As the name implies, the Chronomat 44 GMT comes in a 44mm wide case. Given the wide lugs is sits a bit large on the wrist – which I like. Having said that, I personally can only wear this smaller size version of the Chronomat GMT. The original version which is just called the “Chronomat GMT” is 47mm wide. It looks the same but is just larger. Even if you can normally wear 47mm wide watches (as I do sometimes), you might want to try it on first if the 44 sounds too small for you. The lugs are very long and you should ensure that the they don’t extend off your wrist. Attached to the Chronomat 44 GMT here is one of Breitling’s nice steel “Pilot” bracelets. It also comes in a range of straps, which include Barenia leather, crocodile leather, Ocean Racer rubber, and Diver Pro rubber.

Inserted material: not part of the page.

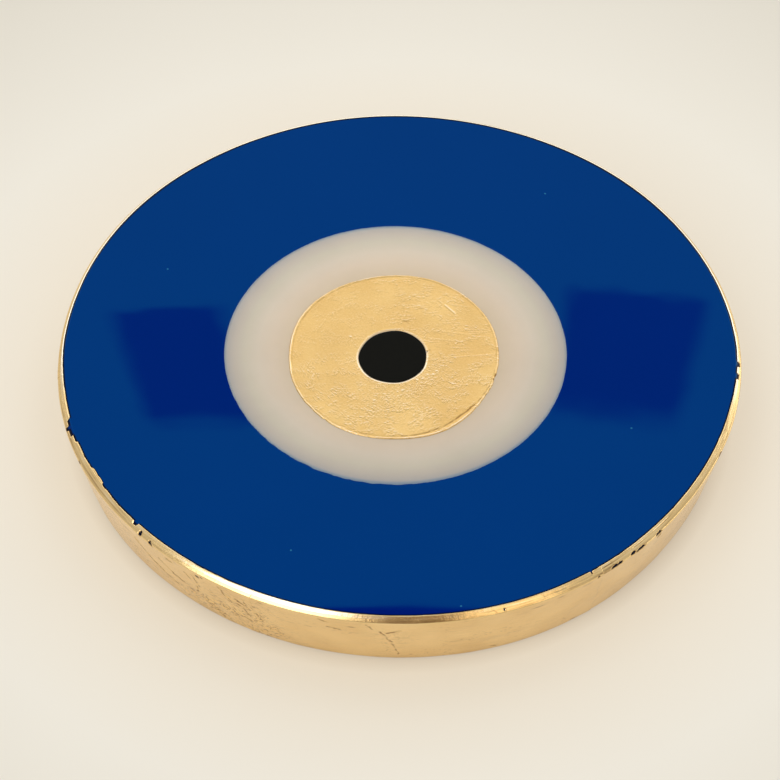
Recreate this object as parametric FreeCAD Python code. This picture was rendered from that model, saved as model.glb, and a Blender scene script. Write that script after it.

As a steel watch, the Chronomat 44 GMT is among the more expensive Breitling watches, mainly because of its in-house made movement. When I first saw this piece it impressed me enough to be included in my list of top watches from Baselworld 2012 (see article here). After reviewing it I still feel that it is a very good watch and certainly worth the real estate space on your wrist. At around $10,000 the competition is fierce for high-end sport watches. With a solid brand name and a good design, the Chronomat 44 GMT epitomizes what the brand is known best for (especially in the US). Price on the bracelet is $9,820.
>Model: Chronomat 44 GMT
>Would reviewer personally wear it: Yes
>Friend we’d recommend it to first: Someone with at least one professional vehicle license who wants a handsome daily wear.
>Worst characteristic of watch: Hard to keep polished steel case ‘mint’ looking
>Best characteristic of watch: Sensible all-around luxury watch that doesn’t make you feel like a one percenter.